• **EXERCISE GOAL**
In the records below, find the line that contains "TX, TY = -40.0, 98.0" and the line that contains "obj.data.transform(world)". Set down exactly those lines and every line between them, and nothing more.

• **INPUT ROWS**
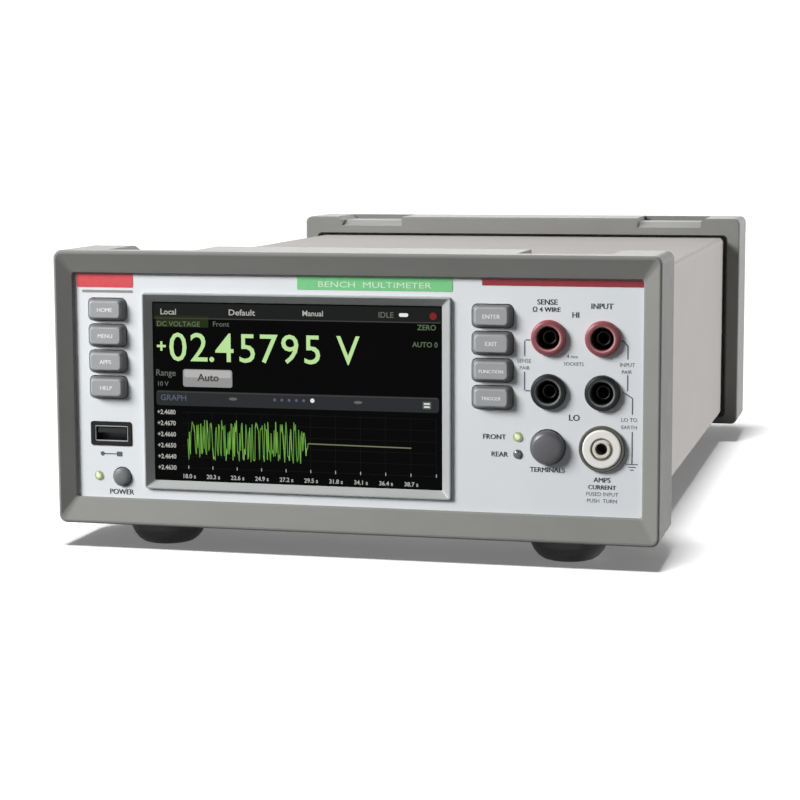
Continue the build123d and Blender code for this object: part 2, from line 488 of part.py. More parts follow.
# -------------------------------------------------------------------- inside
MB = 30.0                # main board height above the floor
MB_Y = (-138.0, 118.0)
stand = []
for x, y in ((-92, -128), (92, -128), (-92, 0), (92, 0), (30, 108), (92, 108)):
    p = Pos(x, y, TZ0 + SHEET + 0.02) * Cylinder(3.2, MB - 0.02 - (TZ0 + SHEET + 0.02), align=(Align.CENTER, Align.CENTER, Align.MIN))
    p += Pos(x, y, MB - 0.1) * Cylinder(1.4, 2.6, align=(Align.CENTER, Align.CENTER, Align.MIN))
    stand.append(p)
save("board_standoffs", *stand)
mb = bx(-97.5, 97.5, *MB_Y, MB, MB + 1.6)
mb -= bx(-98.0, 20.0, 56.0, 120.0, MB - 1, MB + 3)   # clear corner for the transformer
for x, y in ((-92, -128), (92, -128), (-92, 0), (92, 0), (30, 108), (92, 108)):
    mb -= Pos(x, y, MB - 1) * Cylinder(1.6, 5, align=(Align.CENTER, Align.CENTER, Align.MIN))
for x, y, w, d, h in ((-60, -90, 26, 26, 3.0), (-20, -95, 18, 14, 2.2), (-62, -40, 22, 14, 2.6), (-30, -30, 12, 12, 2.0), (-70, 20, 14, 30, 9.0), (-35, 25, 20, 16, 12.0), (40, 90, 30, 14, 10.0)):
    mb += bx(x - w / 2, x + w / 2, y - d / 2, y + d / 2, MB + 1.5, MB + 1.6 + h)
for x, y in ((-50, 45), (-36, 45), (60, 84), (76, 84)):
    mb += Pos(x, y, MB + 1.5) * Cylinder(5.5, 20, align=(Align.CENTER, Align.CENTER, Align.MIN))
save("main_board", mb)
sh = bx(10, 90, -120, 70, MB + 1.62, MB + 26) - bx(11, 89, -119, 69, MB + 1, MB + 25)
sh = soft(sh, edges_at(sh, "z", MB + 26), 0.8)
save("measurement_shield", sh)

TX, TY = -40.0, 98.0    # toroidal mains transformer
tz = TZ0 + SHEET + 0.1
tw = Pos(TX, TY, tz + 19) * Cylinder(38, 37)
tw = soft(tw, tw.edges(), 8.0)
tw -= Pos(TX, TY, tz + 19) * Cylinder(10.5, 60)
save("power_transformer", tw)
dish = Pos(TX, TY, tz + 37.7) * Cylinder(22, 1.6, align=(Align.CENTER, Align.CENTER, Align.MIN))
dish += Pos(TX, TY, tz) * Cylinder(3.0, 44, align=(Align.CENTER, Align.CENTER, Align.MIN))
dish += Pos(TX, TY, tz + 39.2) * extrude(RegularPolygon(6.2, 6), amount=4)
save("transformer_clamp", dish)

print("parts written:", len(os.listdir("parts")))
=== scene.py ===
import json
import math
import random

import bmesh
import bpy
from mathutils import Matrix, Vector

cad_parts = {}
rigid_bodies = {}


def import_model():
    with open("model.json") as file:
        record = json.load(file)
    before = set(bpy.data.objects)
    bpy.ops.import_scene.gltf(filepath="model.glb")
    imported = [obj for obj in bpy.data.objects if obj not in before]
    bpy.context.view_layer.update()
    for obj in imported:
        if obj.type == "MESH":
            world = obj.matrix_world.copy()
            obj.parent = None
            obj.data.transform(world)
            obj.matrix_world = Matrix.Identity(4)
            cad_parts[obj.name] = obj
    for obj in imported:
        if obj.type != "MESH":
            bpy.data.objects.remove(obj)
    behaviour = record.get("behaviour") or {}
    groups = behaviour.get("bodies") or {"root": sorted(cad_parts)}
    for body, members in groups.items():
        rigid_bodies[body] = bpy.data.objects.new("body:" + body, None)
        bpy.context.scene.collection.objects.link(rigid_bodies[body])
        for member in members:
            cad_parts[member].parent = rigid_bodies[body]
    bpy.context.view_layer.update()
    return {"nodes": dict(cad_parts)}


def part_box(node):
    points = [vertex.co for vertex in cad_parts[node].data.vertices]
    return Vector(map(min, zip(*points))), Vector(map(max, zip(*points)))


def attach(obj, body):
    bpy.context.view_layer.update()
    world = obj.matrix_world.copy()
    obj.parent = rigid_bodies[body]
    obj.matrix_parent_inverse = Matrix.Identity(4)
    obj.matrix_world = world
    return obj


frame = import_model()
N = frame["nodes"]
MM = 0.001
DG = lambda: bpy.context.evaluated_depsgraph_get()


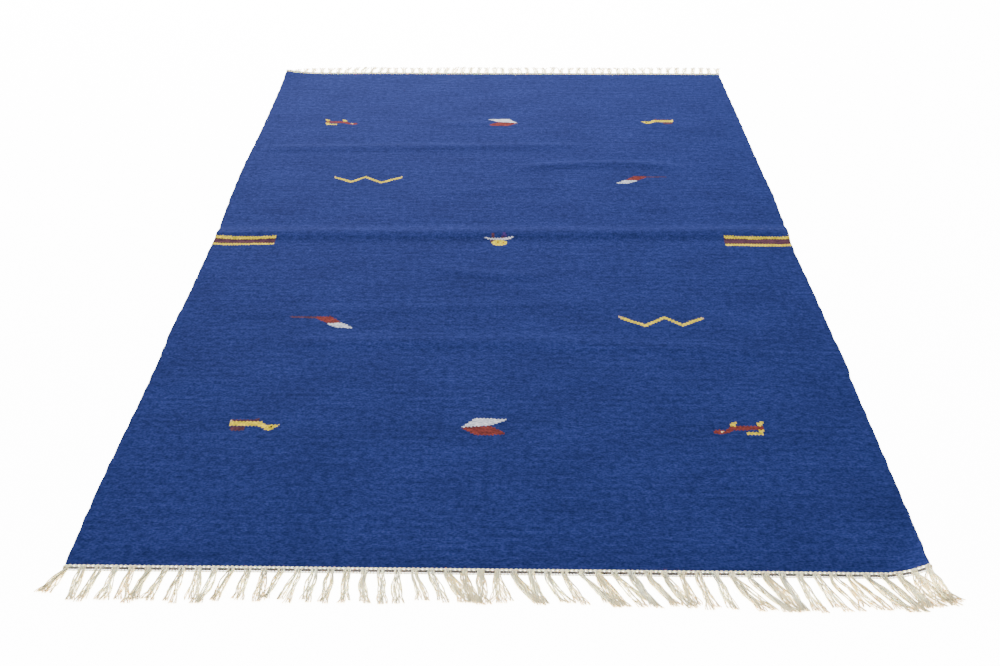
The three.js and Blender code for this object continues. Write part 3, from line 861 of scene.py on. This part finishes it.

• **IN RESPONSE**
TX, TY = -40.0, 98.0    # toroidal mains transformer
tz = TZ0 + SHEET + 0.1
tw = Pos(TX, TY, tz + 19) * Cylinder(38, 37)
tw = soft(tw, tw.edges(), 8.0)
tw -= Pos(TX, TY, tz + 19) * Cylinder(10.5, 60)
save("power_transformer", tw)
dish = Pos(TX, TY, tz + 37.7) * Cylinder(22, 1.6, align=(Align.CENTER, Align.CENTER, Align.MIN))
dish += Pos(TX, TY, tz) * Cylinder(3.0, 44, align=(Align.CENTER, Align.CENTER, Align.MIN))
dish += Pos(TX, TY, tz + 39.2) * extrude(RegularPolygon(6.2, 6), amount=4)
save("transformer_clamp", dish)

print("parts written:", len(os.listdir("parts")))
=== scene.py ===
import json
import math
import random

import bmesh
import bpy
from mathutils import Matrix, Vector

cad_parts = {}
rigid_bodies = {}


def import_model():
    with open("model.json") as file:
        record = json.load(file)
    before = set(bpy.data.objects)
    bpy.ops.import_scene.gltf(filepath="model.glb")
    imported = [obj for obj in bpy.data.objects if obj not in before]
    bpy.context.view_layer.update()
    for obj in imported:
        if obj.type == "MESH":
            world = obj.matrix_world.copy()
            obj.parent = None
            obj.data.transform(world)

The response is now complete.